A ce sujet, le 30 juin 2009, L’Assemblée nationale française a adopté en première lecture par 300 voix contre 23, le projet de loi accordant réparation aux victimes des essais nucléaires. En ce qui concerne les Algériens, le ministre de la défense de l’époque, Hervé Morin, a déclaré que la France compte « considérer tous les travailleurs qui ont participé aux essais nucléaires français au Sahara entre 1960 et 1967. Toutes les victimes seront indemnisées selon des règles identiques ».

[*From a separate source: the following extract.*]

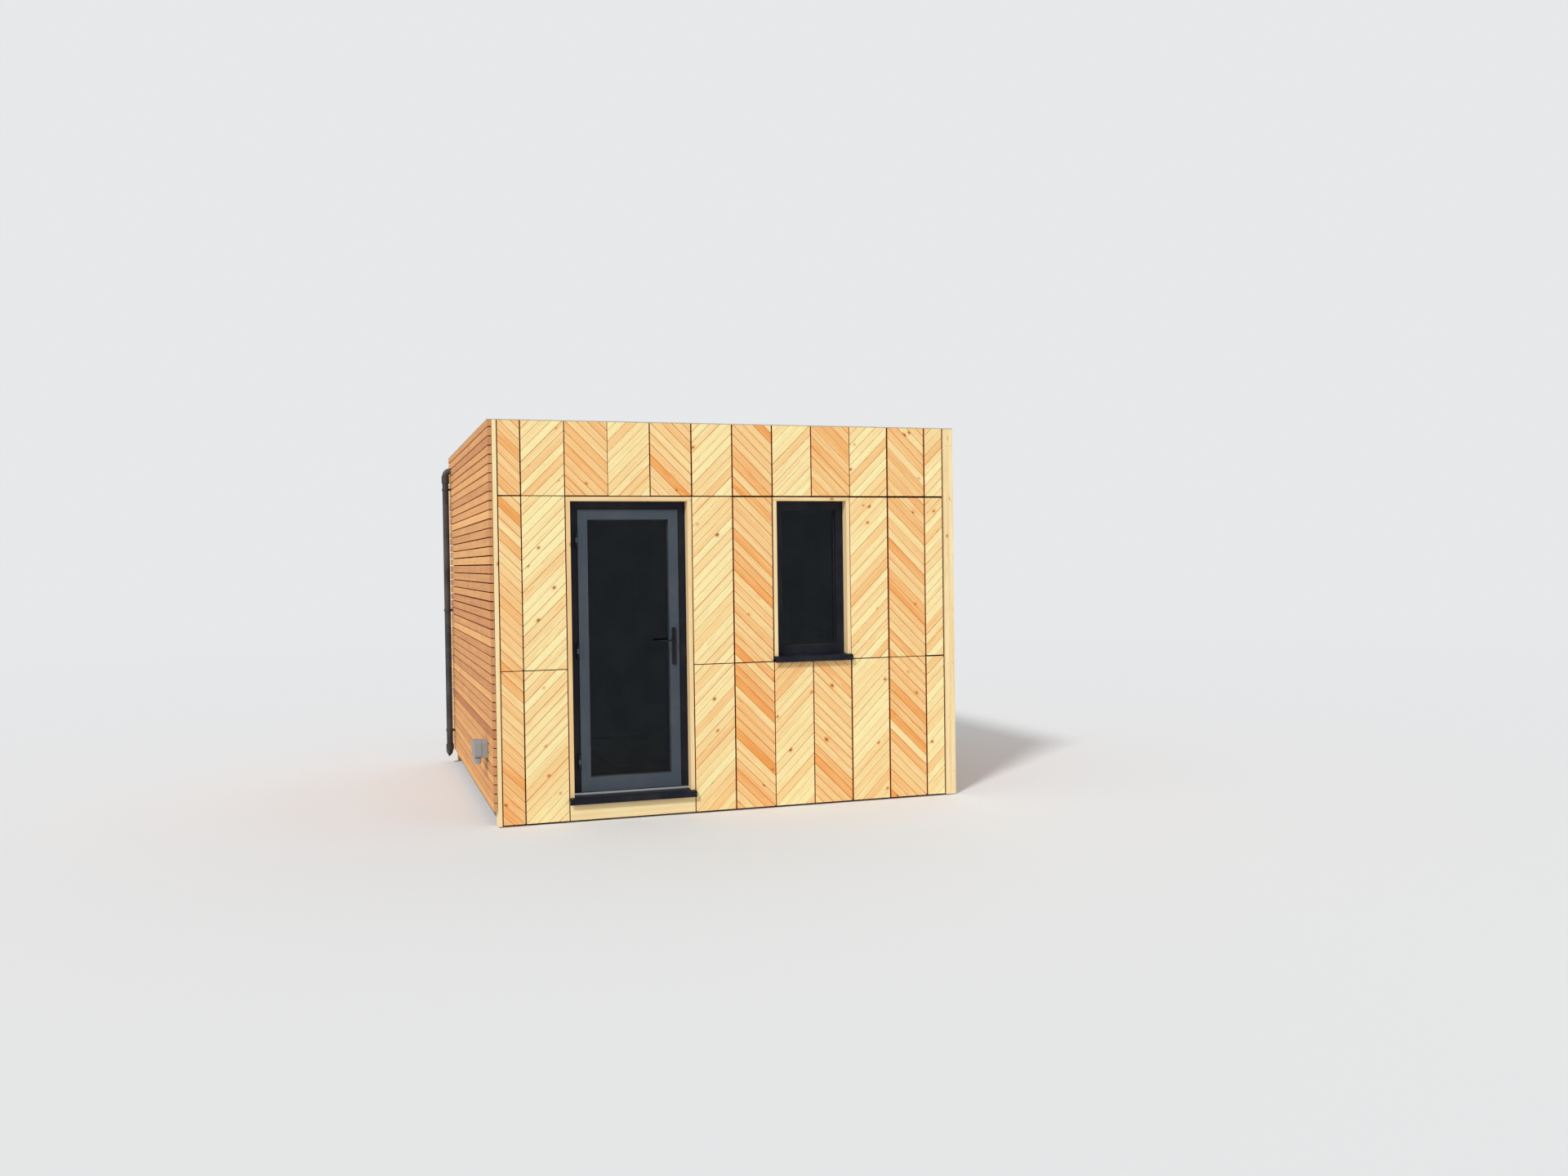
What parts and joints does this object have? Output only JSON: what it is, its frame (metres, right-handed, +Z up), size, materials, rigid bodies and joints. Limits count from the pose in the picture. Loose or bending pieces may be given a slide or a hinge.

Force est de croire qu’à l’heure qu’il est, rien n’a été fait pour les victimes, d’où une pétition qui devrait être remise aux présidents français François Hollande et algérien Abdelaziz Bouteflika, pour « réclamer les droits du peuple algérien »
Maudite, Reggane fera reparler d’elle, trente ans plus tard, lorsque le gouvernement algérien, surpris par le raz de marée des islamistes du front islamique du salut (FIS) aux élections législatives.
Croyant sauver le pays d’une islamisation certaine, les autorités algériennes prendront la décision d’interrompre le processus électoral. Cela poussera « les vainqueurs déchus » à s’insurger, en organisant des « marches de désobéissance civile »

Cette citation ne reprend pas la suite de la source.